Posts Tagged ‘woods or over look’
The quintessential romantic house is a cottage nestled in the woods or over look in the sea. It might have a steeply pitched roof embellished with dormers, and it may feature old-fashioned adornments such as window shutters and porch posts—perhaps even a weather vane. Most of us are drawn to a house of this sort because it appeals to something deeply rooted in our emotional makeup: it arouses feelings that we associate with a good home. Romantic homes can be sentimental; they do not shy away from allegorical details. But they are not defined by those elements either. The defining feature of the romantic house is its ability to stir people’s senses.
How to create a romantic house should not be the big mystery that it currently is for most people. In this section, I lay out a series of techniques you can use to design a house that’s expressive and emotionally satisfying Ideally, you would build the house in a setting that intimately relates to nature, since natural scenery—particularly a view of a valley, mountains, shoreline, or luxuriant vegetation—always stirs an emotional response. The house ought to seem at ease in its setting, which means it might lie partly concealed in earth and vegetation or might have only its roof and chimneys visible above the tree-tops as you approach. It might be positioned so that a visitor glimpses the house first from one direction, then from another; the path toward the entrance can tantalize the visitor with a succession of skillfully circumscribed and choreographed views. “The approach is like the roll of the drums,” says Hugh Newell Jacobsen. In a conventional urban or suburban location, the possibilities are more constrained, yet even a small site often has the potential to incorporate a garden, an area left to grow wild, water, rocks, or some other feature that will summon up associations with nature and help create an enticing and not entirely predictable entry sequence. Wherever it’s placed, the house should be imbued with sentiment.

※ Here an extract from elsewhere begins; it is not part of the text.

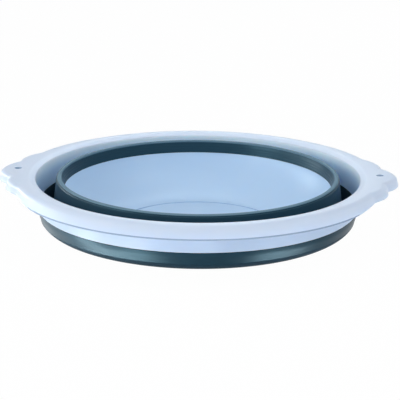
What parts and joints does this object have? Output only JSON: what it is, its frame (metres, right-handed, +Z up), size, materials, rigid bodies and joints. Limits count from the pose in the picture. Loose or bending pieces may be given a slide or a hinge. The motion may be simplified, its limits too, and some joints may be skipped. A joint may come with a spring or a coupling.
{
  "type": "collapsible wash basin",
  "caption": "Round collapsible wash basin stored flat: stiff rim with lobed hanging ears, soft wall that folds down twice its height, and a bowl-shaped base.",
  "frame": {"origin": "on the floor under the basin's axis, at the centre of the foot ring", "axes": "+Z up along the basin's axis and the way it folds, +X through an ear and its hanging hole, the other ear on -X"},
  "size_m": [0.3724, 0.343, 0.0567],
  "materials": {
    "rim_plastic": "satin moulded polypropylene, pale lavender blue",
    "pan_plastic": "satin moulded polypropylene, pale blue",
    "soft_wall": "satin thermoplastic rubber, dark slate blue"
  },
  "bodies": {
    "rim": {"rim_ring": "rim_plastic", "outer_band": "soft_wall", "fold_band": "soft_wall"},
    "base": {"inner_band": "soft_wall", "base_pan": "pan_plastic"}
  },
  "joints": [
    {"name": "pan_drop", "type": "slide", "parent": "rim", "child": "base", "axis": [0, 0, -1], "range_m": [0, 0.079], "deforming": ["fold_band"]}
  ]
}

Irregularity and surprise are important parts of the picturesque approach to design. The irregularity may take the form of unusual proportions—an exceptionally tall roof, or thinner-than-normal windows, or porch posts larger than structural necessity would dictate. The surprise may also come when a cozy entrance leads to a soaring interior, which in turn contains a diminutive alcove or an unusual staircase. There should be things that spark curiosity. Most houses oversell the big door and the grand facade—features that are not essential for stirring a response.
If a pair of shutters flanking a window will make the homeowners or their guests feel joyful or contented, the designer may well add them, regardless of whether they’re necessary to protect against the weather. Materials, both inside and out, should be seductive; they should have a sensual quality, causing people to want to touch them or gaze at them. Natural materials such as wood and stone are especially effective at achieving this effect.
You can bring portions of nature indoors, either literally or figuratively. A house with a log wall is one example; the logs link the home to trees outdoors; at the same time, they give the house a hardy, rough-hewn personality. One advantage of materials from nature is that they open up the potential for many varieties of expression. Natural materials left rough and primitive generate one sensation; natural materials that have been smoothed and refined create quite another. Stonework might consist of chunky, odd-shaped boulders if a rustic atmosphere is the objective. They might be rocks that fit precisely together if you want a sense of order and sophistication. The feeling differs, but in each case, the inhabitants of the home will revel in a connection to nature.
Just as the approach to the house should be carefully orchestrated, movement through the interior should be manipulated to stir emotions or establish a mood. In many houses today, you open the front door and all the living areas are exposed to your gaze. Poof, the effect is finished. It’s much better if you orchestrate a sequence of experiences. In a house by Obie Bowman, you may find yourself enveloped in a forest of gigantic log columns, then led into a cave-like space, and then—bang!—comes a stunning view, maybe a view of the ocean, perhaps just a graceful old oak tree. A good home doesn’t have just one kind of space; it has a variety of them, organized so that movement from one to another is full of interest and incident.
Jacobsen, Bowman, and Peter Bohlin, the architects of the homes featured here, have collaborated with their clients to create unique designs that are both modern and romantic. Their homes have few, if any, traditional details, yet they convey as much sentiment as houses composed of more old-fashioned elements. The power of these homes to bring forth a broad range of emotions—from delight to curiosity to tranquility—comes from romantic techniques such as a carefully planned approach, thoughtful manipulation of how you move through the interior, and a reward at the end of the journey.
The romantic modernist will often tap into the seductive quality of natural materials such as wood and stone and may also find expressive character in raw construction materials such as metal and untreated concrete. Unlike the picturesque movement of the nineteenth century, which used decorative details and motifs to represent nature, the modernist uses the real thing, either by capturing expansive views of the natural surroundings or by incorporating boulders, tree trunks, and other specimens of nature into the house’s construction. Bohlin’s own home in northern Pennsylvania rests on a large stone. “It would have been so easy to move the house or cut the stone,” Bohlin says. “But the house is so much better, so much more interesting, by accommodating the stone.” Romantic techniques can make people sigh with delight or cry with surprise. They go a long way toward creating the good home.